Padahal, dia melanjutkan, Indonesia butuh roadmap logistik bukan Undang-Undang Logistik atau Dewan Logistik. Karena, menurut Zaldy, tidak ada satupun negara yang rangking top 20 di Logistics Performance Index (LPI) atau Indeks Kinerja Logistik memiliki UU Logistik atau Dewan Logistik.
“Ada banyak pihak yang mengusulkan ini sebagai solusi, buat saya sih percuma saja. Sislognas perlu dimasukkan dalam RPJMN—rencana pembangunan jangka menengah nasional—sehingga mengikat semua departemen terkait,” tutur Zaldy.
Pernyataan Zaldy itu merespons ajloknya 17 peringkat LPI 2023 Indonesia ke posisi 63 dari posisi 46 (tahun 2018) menurut Bank Dunia. Laporan itu menyebutkan anjloknya LPI Indonesia itu dinilai berdasarkan enam dimensi, yaitu: customs, infrastructure, international shipments, logistics competence and quality, timelines, dan tracking & tracing.
Sementara, CEO Supply Chain Indonesia (SCI) Setijadi justru mengusulkan revisi Peraturan Presiden Sislognas. “Revisi Sislognas telah lama ditunggu. Karena regulasi yang ditetapkan 11 tahun lalu itu tentu harus disesuaikan dengan berbagai perubahan dan perkembangan teknologi dan bisnis, baik pada tingkat nasional, regional, maupun global,” ujar dia.
Perkembangan dalam aspek teknologi, menurut Setijadi, seperti robotics dan automation, artificial intelligence, internet of things, big data analytics, block chain, dan cloud logistics. Sementara perkembangan bisnis, seperti sharing economy, smart containerization, tube logistics, logistics marketplaces, dan omni-channel logistics.
Menurut dia, revisi Perpres Sislognas harus sesuai dan sinergis dengan program terkini dari sejumlah kementerian teknis terkait. Setijadi mencontohkan, seperti Kementerian Perdagangan, Kementerian Perindustrian, Kementerian Pertanian, Kementerian Kelautan dan Perikanan, dan Kementerian Perhubungan.
“Karena logistik merupakan sektor pendukung pembangunan ekonomi,” ucap Setijadi.

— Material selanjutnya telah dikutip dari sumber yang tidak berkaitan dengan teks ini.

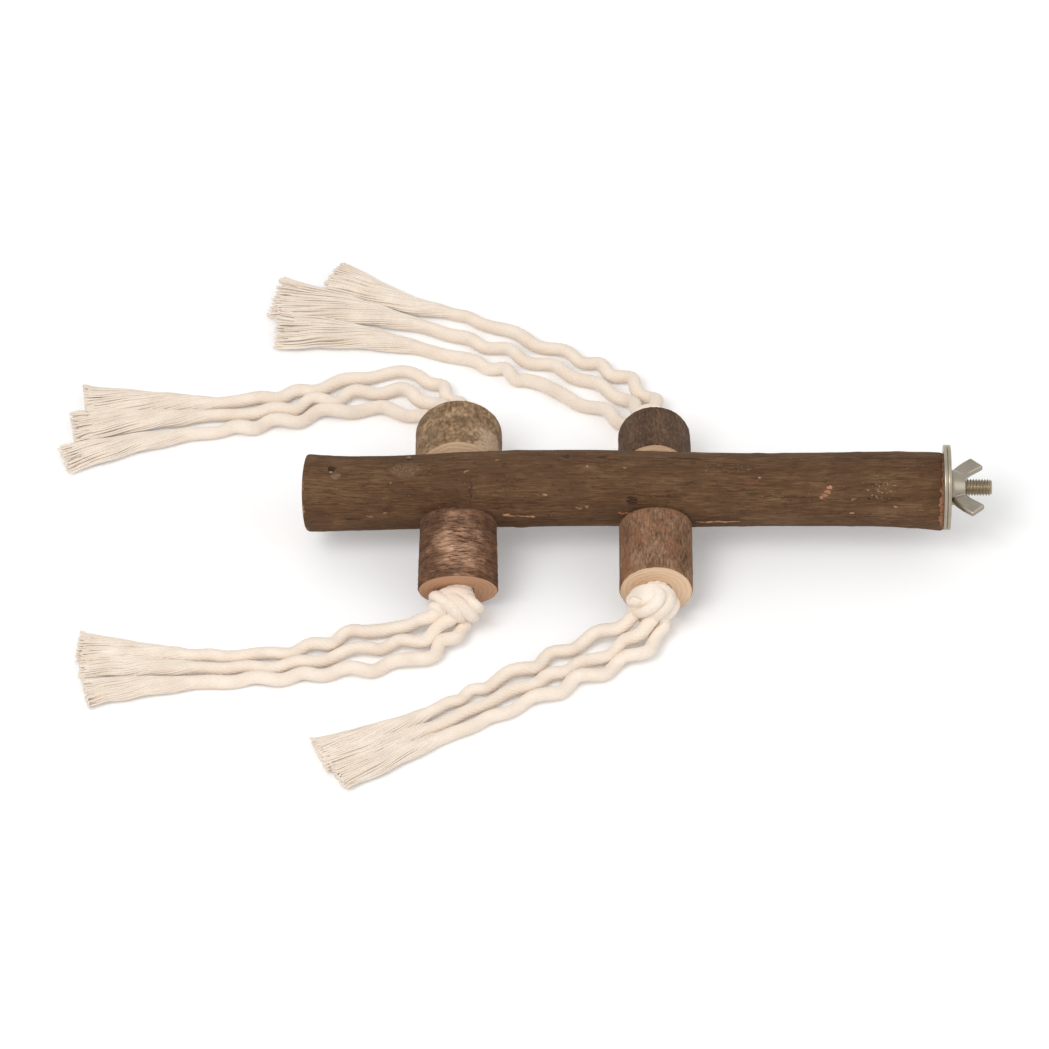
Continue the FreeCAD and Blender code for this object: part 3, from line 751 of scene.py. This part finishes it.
def make_knots(blocks, starts):
    """The stopper knots, each drawn up against its block without touching it, and the strands' roots."""
    material = cotton("knot_cotton", (251, 238, 223), (236, 218, 200))
    for block, shape in blocks.items():
        *coil, aside, drum_radius = KNOTS[block]
        centre, turn = middle(f"knot_{block}"), shape["place"].to_3x3()
        line = knot_line(*coil)
        vertices, faces = tube(line, yarn_radii(line, KNOT_WRAP, ridges=10, lay=0.02, depth=0.08))
        foot = shape["length"] + KNOT_GAP - (centre - shape["place"].translation).dot(shape["axis"])
        low, high = vertices[:, 2].min(), vertices[:, 2].max()
        vertices[:, 2] = foot + (vertices[:, 2] - low) * (KNOT_HEIGHT / (high - low))
        drum, drum_faces = knot_drum(drum_radius)
        drum[:, 2] += foot
        vertices, faces = joined([(vertices, faces), (drum, drum_faces)])
        vertices[:, :2] += np.array(aside) * MM
        swept = foot + abs(shape["slant"]) * np.hypot(vertices[:, 0], vertices[:, 1])
        vertices[:, 2] = np.maximum(vertices[:, 2], swept)
        stem = np.array([(0, 0, foot - NECK_DEPTH), (0, 0, foot + NECK_DEPTH)])
        stem = respaced(stem, KNOT_STEP)
        vertices, faces = joined([(vertices, faces), tube(stem, yarn_radii(stem, KNOT_NECK))])
        parts = [(vertices @ np.array(turn).T + np.array(centre), faces)]
        for start in starts[block]:
            root = respaced(np.vstack([np.array(centre), start]), KNOT_STEP)
            thinning = np.linspace(1.04, 0.86, len(root))
            parts.append(tube(root, yarn_radii(root, STRAND_RADIUS * thinning)))
        piece(f"knot_{block}_cotton", joined(parts), [material], "root", "cotton_knot", f"knot_{block}")


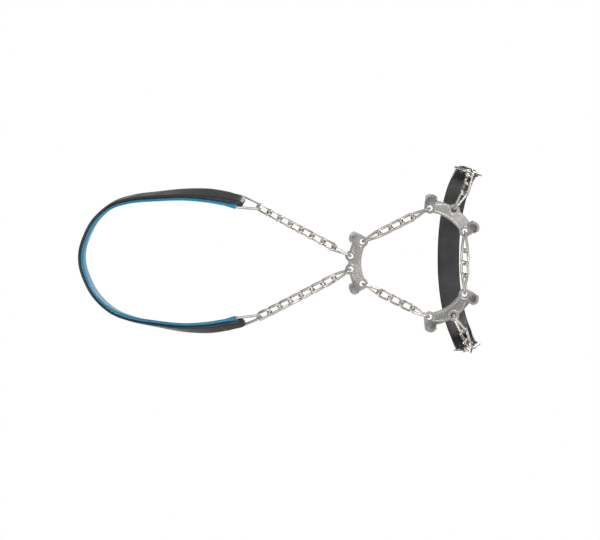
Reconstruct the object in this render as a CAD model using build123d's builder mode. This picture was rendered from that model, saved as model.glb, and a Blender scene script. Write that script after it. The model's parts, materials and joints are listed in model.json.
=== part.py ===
from build123d import *
import math
import os

# Shoe ice cleats for one forefoot, in millimetres.
# X points to the toe, Y to the wearer's left and Z up. The plates' shoe faces lie at z = 0.

# Stamped plates
PLATE_T = 1.5
PANEL_H = 0.4
PANEL_MARGIN = 1.3
INNER_R = 25.0
OUTER_R = 33.0
HOLE_R = 1.7
LOBE_R = 3.5
END_HOLE_ARC = 27.6
END_HOLE_ANGLE = 28.0
OUTER_HOLE_ARC = 31.7
REAR_HOLE_ANGLE = 7.3
FRONT_CENTRE_X = 12.6
FRONT_HEADING = 56.7
TAB_W = 7.0
TAB_REACH = 35.0
TAB_UNPANELLED = 0.9
SPIKE_H = 8.0
SPIKE_SHOULDER = 2.4
SPIKE_CURVE_R = 4.6
SPIKE_T = 1.4
EDGE_R = 0.25

# Chain
WIRE_R = 0.82
GAP = 0.3
LINK_PITCH = 7.6
END_PITCH = 11.8
HALF_WIDTH = 2.8
HOLE_REST = 0.35
CHAIN_Z = -PLATE_T / 2
CURB_TWIST = 45.0
CORNER_SHARE = 0.48

# Chain directions in plan and slopes above the horizontal, in degrees
HEEL_HEADING = 152.1
HEEL_SLOPES = [0, 0, 0, 2, 6, 10, 14, 18]
TOE_HEADINGS = [57, 68, 72, 72.5]
TOE_SLOPES = [8, 28, 49, 71]
TOE_SPINS = [(90.0, 55.0), (-35.0, 60.0), (-30.0, 70.0), (-20.0, 88.0)]

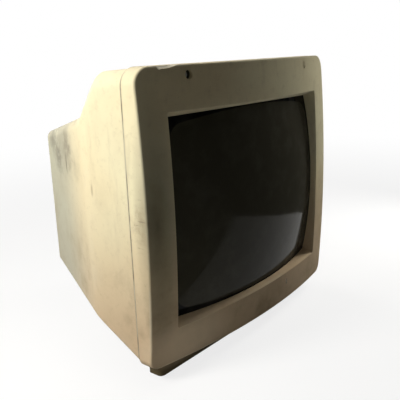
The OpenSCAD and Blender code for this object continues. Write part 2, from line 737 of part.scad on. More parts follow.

SCI juga merekomendasikan pemerintah bentuk kelembagaan logistik berupa Badan Logistik Nasional. Meski saat ini pemerintah justru mengurangi jumlah lembaga, tapi lembaga logistik yang permanen sangat diperlukan untuk mengkoordinasikan perencanaan, pelaksanaan, dan pemantauan perbaikan dan pengembangan sistem logistik yang bersifat multisektoral.
Tujuan dibentuknya penanggung jawab Sislognas itu untuk memastikan rencana aksi yang disusun berjalan sesuai target; menetapkan kebijakan, aturan, dan prosedur yang konsisten. Serta memastikan sanksi dan mekanisme penegakan hukum yang jelas, sehingga dapat memperoleh kepastian dalam implementasi rencana aksi Sislognas.
Selain itu, Setijadi menjelaskan, Sislognas seharusnya ditetapkan dengan hirarki regulasi yang lebih tinggi daripada Perpres, bahkan dalam bentuk UU agar implementasinya lebih efektif. “Pembentukan UU logistik ini bisa menjadi target jangka menengah,” tutur Setijadi.